Currently they manage 55-60mph with 80mph max speed using electric loco hauled stock. This is close to what Brightline manages in the US for example.

They plan to move to distributed power EMU stock with considerably better acceleration/deceleration as part of their 100mph Max - 70-75mph Average - plan.

Just to give you an idea, these are roughly 900 mile runs (think New York - Chicago) with about 5-8 en route commercial stops, with strictly enforced duration of 2-5 mins each. The entire journey will be over minimally triple tracked ROW most of the way, with short segments of double track only, and somewhat longer segments of quadruple or more tracks. So in general the cost of overtaking is virtually zero to the faster trains given good dispatching. i.e. they are often able to run at max allowed speed for long distances between commercial stops.
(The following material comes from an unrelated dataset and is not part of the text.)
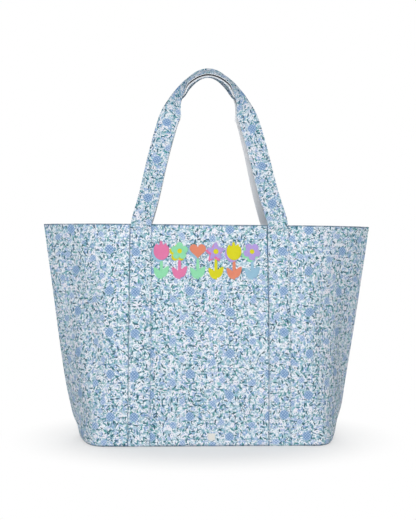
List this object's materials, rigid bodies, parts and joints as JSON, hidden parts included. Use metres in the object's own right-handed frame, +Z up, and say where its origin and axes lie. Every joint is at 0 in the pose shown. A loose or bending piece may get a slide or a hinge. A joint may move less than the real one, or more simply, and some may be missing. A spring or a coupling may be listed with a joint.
{
  "type": "knitting bag",
  "caption": "Boxed cloth tote for knitting: printed shell, plain lining, stiffened base, inside pocket, snap, and strap handles that fold over the rim.",
  "frame": {"origin": "on the floor, under the middle of the bag's box", "axes": "+Z up, -Y out of the front face, +X to the right as the front is looked at"},
  "size_m": [0.5594, 0.1812, 0.6302],
  "materials": {
    "printed_cloth": "interlined cotton, small floral print",
    "lining_cloth": "plain woven cotton",
    "strap_backing": "plain twill tape",
    "base_stiffener": "thin sheet, matte",
    "snap_metal": "nickel plated",
    "label_cloth": "woven tape, bare"
  },
  "bodies": {
    "bag": {"back_lining": "lining_cloth", "back_panel": "printed_cloth", "back_rim_facing": "printed_cloth", "back_strap_backing": "strap_backing", "back_strap_left": "printed_cloth", "back_strap_right": "printed_cloth", "base_board": "base_stiffener", "base_lining": "lining_cloth", "base_panel": "printed_cloth", "front_lining": "lining_cloth", "front_panel": "printed_cloth", "front_rim_facing": "printed_cloth", "front_strap_backing": "strap_backing", "front_strap_left": "printed_cloth", "front_strap_right": "printed_cloth", "label_tag": "label_cloth", "slip_pocket": "lining_cloth", "snap_socket": "snap_metal", "snap_stud": "snap_metal"},
    "front_loop": {"front_handle": "printed_cloth", "front_handle_backing": "strap_backing"},
    "back_loop": {"back_handle": "printed_cloth", "back_handle_backing": "strap_backing"}
  },
  "joints": [
    {"name": "front_handle_fold", "type": "hinge", "parent": "bag", "child": "front_loop", "pos_m": [0, -0.04765, 0.3615], "axis": [1, 0, 0], "range_deg": [0, 165]},
    {"name": "back_handle_fold", "type": "hinge", "parent": "bag", "child": "back_loop", "pos_m": [0, 0.04765, 0.3615], "axis": [-1, 0, 0], "range_deg": [0, 165]}
  ]
}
They would definitely need to stamp down hard on trespassing. This is probably just as much a question of changing attitudes as it is of physical fencing.
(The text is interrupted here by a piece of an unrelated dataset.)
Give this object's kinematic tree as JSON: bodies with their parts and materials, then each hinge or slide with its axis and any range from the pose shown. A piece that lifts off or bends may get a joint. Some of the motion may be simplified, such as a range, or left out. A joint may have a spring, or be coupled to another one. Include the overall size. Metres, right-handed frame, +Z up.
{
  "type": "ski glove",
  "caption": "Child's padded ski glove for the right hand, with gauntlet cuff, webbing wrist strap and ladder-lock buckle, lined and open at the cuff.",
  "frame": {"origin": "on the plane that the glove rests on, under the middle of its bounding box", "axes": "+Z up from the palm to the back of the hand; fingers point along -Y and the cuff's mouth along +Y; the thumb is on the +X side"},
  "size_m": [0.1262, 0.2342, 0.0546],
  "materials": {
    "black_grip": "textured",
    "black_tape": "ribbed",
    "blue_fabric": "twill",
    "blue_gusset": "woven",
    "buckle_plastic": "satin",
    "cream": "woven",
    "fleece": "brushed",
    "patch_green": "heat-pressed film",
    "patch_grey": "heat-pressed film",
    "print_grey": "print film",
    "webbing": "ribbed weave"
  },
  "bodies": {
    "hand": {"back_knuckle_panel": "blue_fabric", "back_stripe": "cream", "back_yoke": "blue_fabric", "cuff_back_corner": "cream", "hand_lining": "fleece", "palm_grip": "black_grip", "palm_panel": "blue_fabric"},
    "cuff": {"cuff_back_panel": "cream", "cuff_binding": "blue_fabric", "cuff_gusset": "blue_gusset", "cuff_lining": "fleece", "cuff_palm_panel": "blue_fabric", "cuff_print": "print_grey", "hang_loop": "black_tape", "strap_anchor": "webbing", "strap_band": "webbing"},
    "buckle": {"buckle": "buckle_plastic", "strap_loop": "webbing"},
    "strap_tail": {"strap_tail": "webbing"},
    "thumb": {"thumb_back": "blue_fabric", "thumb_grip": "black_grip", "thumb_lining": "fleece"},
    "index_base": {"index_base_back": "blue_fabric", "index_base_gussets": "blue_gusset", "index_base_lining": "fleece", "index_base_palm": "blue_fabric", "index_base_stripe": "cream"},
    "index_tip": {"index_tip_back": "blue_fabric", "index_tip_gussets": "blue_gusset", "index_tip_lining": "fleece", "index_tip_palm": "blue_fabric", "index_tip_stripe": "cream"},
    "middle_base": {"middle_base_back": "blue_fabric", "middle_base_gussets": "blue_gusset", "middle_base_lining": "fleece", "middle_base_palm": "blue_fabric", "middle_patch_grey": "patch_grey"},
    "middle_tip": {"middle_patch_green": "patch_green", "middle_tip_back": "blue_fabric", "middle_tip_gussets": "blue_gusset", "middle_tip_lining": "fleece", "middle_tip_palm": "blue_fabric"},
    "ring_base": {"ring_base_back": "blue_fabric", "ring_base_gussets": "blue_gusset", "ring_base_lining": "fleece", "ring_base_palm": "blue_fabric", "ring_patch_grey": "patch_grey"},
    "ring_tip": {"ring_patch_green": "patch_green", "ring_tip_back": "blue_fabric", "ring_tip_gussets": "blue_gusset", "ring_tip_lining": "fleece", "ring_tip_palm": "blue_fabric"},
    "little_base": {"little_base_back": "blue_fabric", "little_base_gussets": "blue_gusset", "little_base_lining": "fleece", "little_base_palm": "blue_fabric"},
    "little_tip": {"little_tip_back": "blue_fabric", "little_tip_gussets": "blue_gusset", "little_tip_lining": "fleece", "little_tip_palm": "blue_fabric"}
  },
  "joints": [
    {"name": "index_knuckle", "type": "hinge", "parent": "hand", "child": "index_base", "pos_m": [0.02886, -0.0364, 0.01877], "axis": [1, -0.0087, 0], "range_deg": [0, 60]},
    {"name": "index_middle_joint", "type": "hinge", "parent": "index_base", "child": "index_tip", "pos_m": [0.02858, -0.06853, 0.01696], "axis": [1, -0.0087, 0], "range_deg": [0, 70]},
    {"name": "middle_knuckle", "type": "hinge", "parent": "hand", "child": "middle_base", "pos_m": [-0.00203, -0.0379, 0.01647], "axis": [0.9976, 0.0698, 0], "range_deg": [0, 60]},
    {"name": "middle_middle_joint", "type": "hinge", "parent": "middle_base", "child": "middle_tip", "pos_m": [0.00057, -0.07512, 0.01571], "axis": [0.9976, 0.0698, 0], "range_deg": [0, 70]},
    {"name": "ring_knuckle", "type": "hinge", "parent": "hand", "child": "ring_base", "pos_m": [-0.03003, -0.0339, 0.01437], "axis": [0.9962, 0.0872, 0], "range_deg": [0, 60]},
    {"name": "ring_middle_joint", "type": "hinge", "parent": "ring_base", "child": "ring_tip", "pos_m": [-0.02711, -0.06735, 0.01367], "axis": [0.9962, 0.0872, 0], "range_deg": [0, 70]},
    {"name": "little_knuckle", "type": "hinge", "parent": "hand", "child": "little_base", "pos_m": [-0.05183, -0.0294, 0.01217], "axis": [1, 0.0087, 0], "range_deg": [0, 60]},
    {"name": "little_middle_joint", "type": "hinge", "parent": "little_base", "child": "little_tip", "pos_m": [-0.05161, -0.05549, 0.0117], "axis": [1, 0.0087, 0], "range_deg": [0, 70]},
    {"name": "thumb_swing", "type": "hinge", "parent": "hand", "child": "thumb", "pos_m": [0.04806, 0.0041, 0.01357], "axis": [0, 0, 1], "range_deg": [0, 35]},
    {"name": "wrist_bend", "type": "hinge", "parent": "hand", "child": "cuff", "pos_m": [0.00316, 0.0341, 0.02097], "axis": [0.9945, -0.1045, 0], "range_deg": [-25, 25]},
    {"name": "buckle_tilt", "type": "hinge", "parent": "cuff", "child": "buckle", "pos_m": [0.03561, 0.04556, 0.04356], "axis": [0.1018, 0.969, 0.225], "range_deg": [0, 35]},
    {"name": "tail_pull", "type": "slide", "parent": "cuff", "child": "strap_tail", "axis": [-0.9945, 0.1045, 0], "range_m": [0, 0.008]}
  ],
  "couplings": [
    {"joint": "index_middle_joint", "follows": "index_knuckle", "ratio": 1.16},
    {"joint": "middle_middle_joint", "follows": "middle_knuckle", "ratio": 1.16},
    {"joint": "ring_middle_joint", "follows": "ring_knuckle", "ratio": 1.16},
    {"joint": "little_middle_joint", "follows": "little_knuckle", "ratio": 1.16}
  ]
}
The fencing is mostly to keep animals off tracks. Everyone understands that it is a fool's errand trying to stop human trespassing in India. The only known way to do so effectively is to build elevated or underground tracks.

All that one can hope for is that they will get used to the higher speeds and know how to get off the relevant track in time to not get hit. So far the trespasser hit rate on the only 100mph train does not seem to have been any worse than for the rest on that route, which in general happens to be pretty low, considering how dense the traffic is on that route. Maybe the trend will repeat elsewhere. Who knows?